Dataset content:
+++

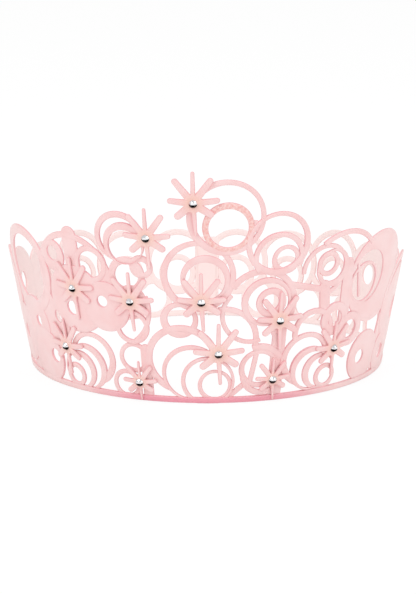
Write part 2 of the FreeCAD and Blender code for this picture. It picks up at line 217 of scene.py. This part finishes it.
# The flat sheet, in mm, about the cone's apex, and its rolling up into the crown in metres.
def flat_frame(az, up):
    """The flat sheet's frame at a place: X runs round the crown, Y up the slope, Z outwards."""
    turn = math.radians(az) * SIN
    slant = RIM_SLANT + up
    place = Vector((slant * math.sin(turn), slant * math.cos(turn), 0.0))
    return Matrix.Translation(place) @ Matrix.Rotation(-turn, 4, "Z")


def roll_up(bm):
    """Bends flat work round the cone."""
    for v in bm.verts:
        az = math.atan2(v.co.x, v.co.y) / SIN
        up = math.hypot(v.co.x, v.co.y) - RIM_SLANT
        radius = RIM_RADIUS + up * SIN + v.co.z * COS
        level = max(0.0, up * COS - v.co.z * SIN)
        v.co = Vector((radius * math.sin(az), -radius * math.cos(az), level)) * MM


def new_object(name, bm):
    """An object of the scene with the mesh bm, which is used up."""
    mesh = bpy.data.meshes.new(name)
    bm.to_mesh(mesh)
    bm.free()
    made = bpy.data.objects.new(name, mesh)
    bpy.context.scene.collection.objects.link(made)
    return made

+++

Given problem: Extract all of the data exactly as written.

Answer to this exercise:
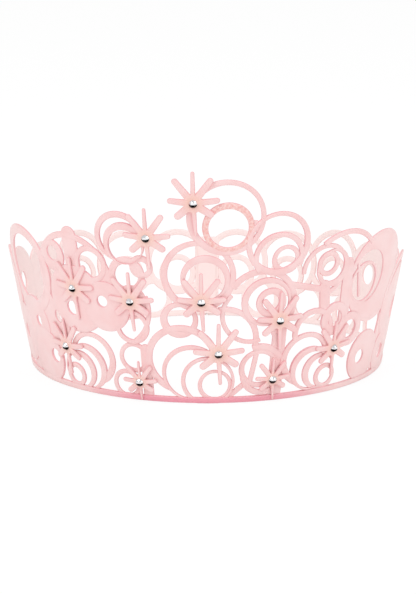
Write part 2 of the FreeCAD and Blender code for this picture. It picks up at line 217 of scene.py. This part finishes it.
# The flat sheet, in mm, about the cone's apex, and its rolling up into the crown in metres.
def flat_frame(az, up):
    """The flat sheet's frame at a place: X runs round the crown, Y up the slope, Z outwards."""
    turn = math.radians(az) * SIN
    slant = RIM_SLANT + up
    place = Vector((slant * math.sin(turn), slant * math.cos(turn), 0.0))
    return Matrix.Translation(place) @ Matrix.Rotation(-turn, 4, "Z")


def roll_up(bm):
    """Bends flat work round the cone."""
    for v in bm.verts:
        az = math.atan2(v.co.x, v.co.y) / SIN
        up = math.hypot(v.co.x, v.co.y) - RIM_SLANT
        radius = RIM_RADIUS + up * SIN + v.co.z * COS
        level = max(0.0, up * COS - v.co.z * SIN)
        v.co = Vector((radius * math.sin(az), -radius * math.cos(az), level)) * MM


def new_object(name, bm):
    """An object of the scene with the mesh bm, which is used up."""
    mesh = bpy.data.meshes.new(name)
    bm.to_mesh(mesh)
    bm.free()
    made = bpy.data.objects.new(name, mesh)
    bpy.context.scene.collection.objects.link(made)
    return made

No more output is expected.